Credit: TMY350, via Wikimedia Commons

The reality is that most Western-aligned countries cannot support a fully integrated domestic supply chain for rare earths, so cooperation is critical for any strategy to succeed. Yet multinational cooperation adds a major layer of complexity and more points for failure. Developing effective strategies also requires adapting long-term strategic thinking, as China employs. However, the short-term election cycles inherent in most Western democracies does not allow for planning far beyond the four to six years a leader is typically in office. Right now, it is incredibly difficult for the West to effectively compete against China’s dominance while operating under the rules and norms of democracy and liberal capitalism. Pulling supply chains out of the web of globalisation may effectively mean playing by the same rules as China.

The institutions created after the Second World War were designed to promote a model of globalisation that is now crumbling, and the West cannot continue to labour under the illusion that it can successfully combat illiberal actors under these same neoliberal institutions. Developing a successful strategy would likely require the US and EU to return to a socio-economic model where the state manages and protects critical industries and resources, and where the security needed to protect liberal values trumps economic benefits.

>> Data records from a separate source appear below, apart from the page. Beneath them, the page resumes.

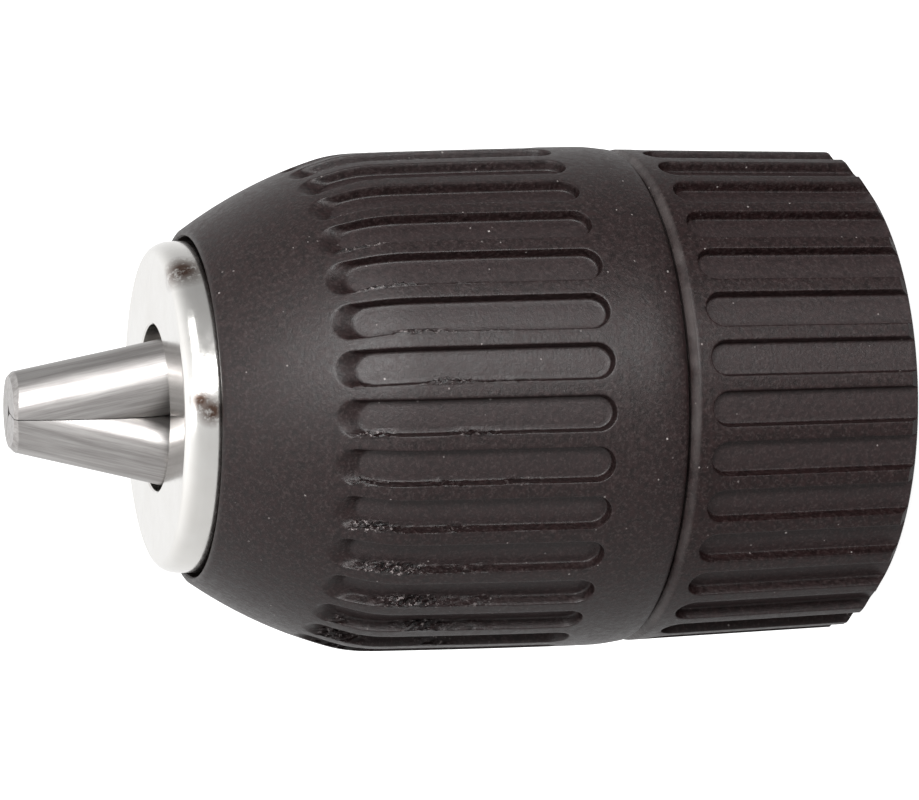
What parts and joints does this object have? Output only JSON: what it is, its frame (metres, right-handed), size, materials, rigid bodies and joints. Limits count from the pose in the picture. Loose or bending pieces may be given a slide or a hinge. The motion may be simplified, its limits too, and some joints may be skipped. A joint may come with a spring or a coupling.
{
  "type": "drill chuck",
  "caption": "Keyless drill chuck: grooved plastic front and rear sleeves on a steel body, with three self-centring jaws driven by a split nut on a ball thrust bearing.",
  "frame": {"origin": "centre of the steel body's flat rear face, which seats on a drill spindle's shoulder and on which the chuck stands", "axes": "+Z along the chuck's axis towards the jaws; -Y faces the viewer of the picture, whose up direction is +X"},
  "size_m": [0.043, 0.043, 0.0737],
  "materials": {
    "sleeve_nylon": "moulded glass-filled nylon, fine grain, semi-matt",
    "nose_steel": "polished, bright plated steel",
    "jaw_steel": "ground and hardened, satin",
    "race_steel": "hardened, lightly oiled",
    "cage_steel": "pressed sheet, lightly oiled",
    "nut_steel": "phosphated, lightly oiled",
    "ball_steel": "polished bearing steel"
  },
  "bodies": {
    "fixed_body": {"chuck_body": "nose_steel", "rear_sleeve": "sleeve_nylon", "race_ring": "race_steel"},
    "turning_sleeve": {"front_sleeve": "sleeve_nylon", "nut_ring": "nut_steel", "nut_half_a": "nut_steel", "nut_half_b": "nut_steel", "thrust_washer": "race_steel"},
    "ball_row": {"ball_cage": "cage_steel", "ball_01": "ball_steel", "ball_02": "ball_steel", "ball_03": "ball_steel", "ball_04": "ball_steel", "ball_05": "ball_steel", "ball_06": "ball_steel", "ball_07": "ball_steel", "ball_08": "ball_steel", "ball_09": "ball_steel", "ball_10": "ball_steel", "ball_11": "ball_steel", "ball_12": "ball_steel", "ball_13": "ball_steel", "ball_14": "ball_steel", "ball_15": "ball_steel", "ball_16": "ball_steel"},
    "jaw_one": {"jaw_1": "jaw_steel"},
    "jaw_two": {"jaw_2": "jaw_steel"},
    "jaw_three": {"jaw_3": "jaw_steel"}
  },
  "joints": [
    {"name": "sleeve_turn", "type": "hinge", "parent": "fixed_body", "child": "turning_sleeve", "pos_m": [0, 0, 0.036], "axis": [0, 0, 1], "range_deg": [0, 4650]},
    {"name": "ball_row_turn", "type": "hinge", "parent": "fixed_body", "child": "ball_row", "pos_m": [0, 0, 0.0317], "axis": [0, 0, 1], "range_deg": [0, 2325]},
    {"name": "jaw_1_slide", "type": "slide", "parent": "fixed_body", "child": "jaw_one", "axis": [0.1893, -0.1765, -0.9659], "range_m": [0, 0.0201]},
    {"name": "jaw_2_slide", "type": "slide", "parent": "fixed_body", "child": "jaw_two", "axis": [0.0582, 0.2522, -0.9659], "range_m": [0, 0.0201]},
    {"name": "jaw_3_slide", "type": "slide", "parent": "fixed_body", "child": "jaw_three", "axis": [-0.2475, -0.0757, -0.9659], "range_m": [0, 0.0201]}
  ],
  "couplings": [
    {"joint": "ball_row_turn", "follows": "sleeve_turn", "ratio": 0.5},
    {"joint": "jaw_1_slide", "follows": "sleeve_turn", "m_per_rad": 0.00024715},
    {"joint": "jaw_2_slide", "follows": "sleeve_turn", "m_per_rad": 0.00024715},
    {"joint": "jaw_3_slide", "follows": "sleeve_turn", "m_per_rad": 0.00024715}
  ]
}
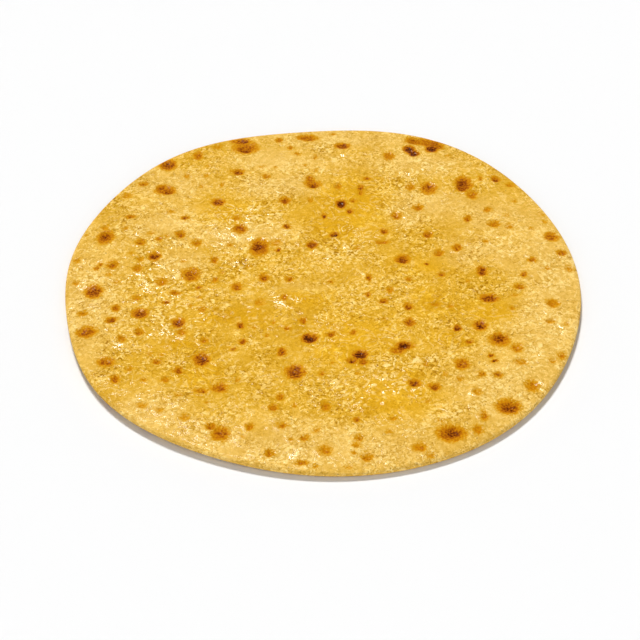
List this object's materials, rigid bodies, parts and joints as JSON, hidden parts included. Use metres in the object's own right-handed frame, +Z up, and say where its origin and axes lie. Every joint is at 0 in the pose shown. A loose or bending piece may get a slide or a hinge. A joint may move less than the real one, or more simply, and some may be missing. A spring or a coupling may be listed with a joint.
{
  "type": "butter naan",
  "caption": "Thin round flatbread with a hand-rolled outline, a rounded edge, browned dips and a buttered golden crust.",
  "frame": {"origin": "middle of the bread's outline, on the surface that it lies on", "axes": "+Z up through the thickness, from the underside to the browned upper crust; +X along the narrower width; -Y towards the side shown nearest"},
  "size_m": [0.2326, 0.2422, 0.0053],
  "materials": {
    "buttered_crust": "baked wheat crust, golden with brown spots, glossy where melted butter has soaked in"
  },
  "bodies": {
    "root": {"naan": "buttered_crust"}
  },
  "joints": []
}
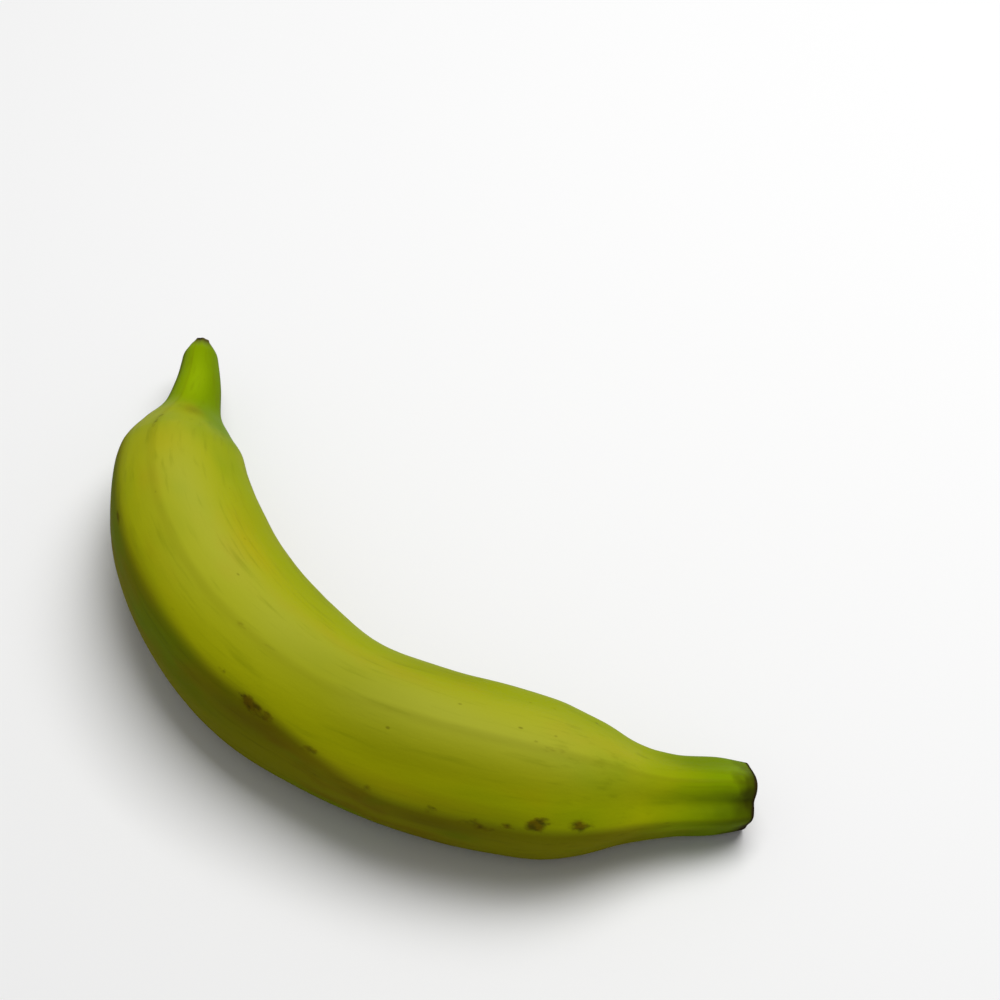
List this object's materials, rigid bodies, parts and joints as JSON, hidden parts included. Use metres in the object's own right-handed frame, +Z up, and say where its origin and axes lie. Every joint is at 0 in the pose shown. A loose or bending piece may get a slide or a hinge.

The war for metals has just begun, and the recently-initiated subsidy battle to convince European or American companies to remain in their territories instead of leaving for East Asia shows us one of the fronts in this new Cold War. It is a front where control of supply chains will be the lynchpin for assuring access to technologies that can tip the balance of power and push the global geopolitical map back towards the values the West wants to uphold and proliferate. Any progress in this slow war is unlikely to come quickly or cheaply.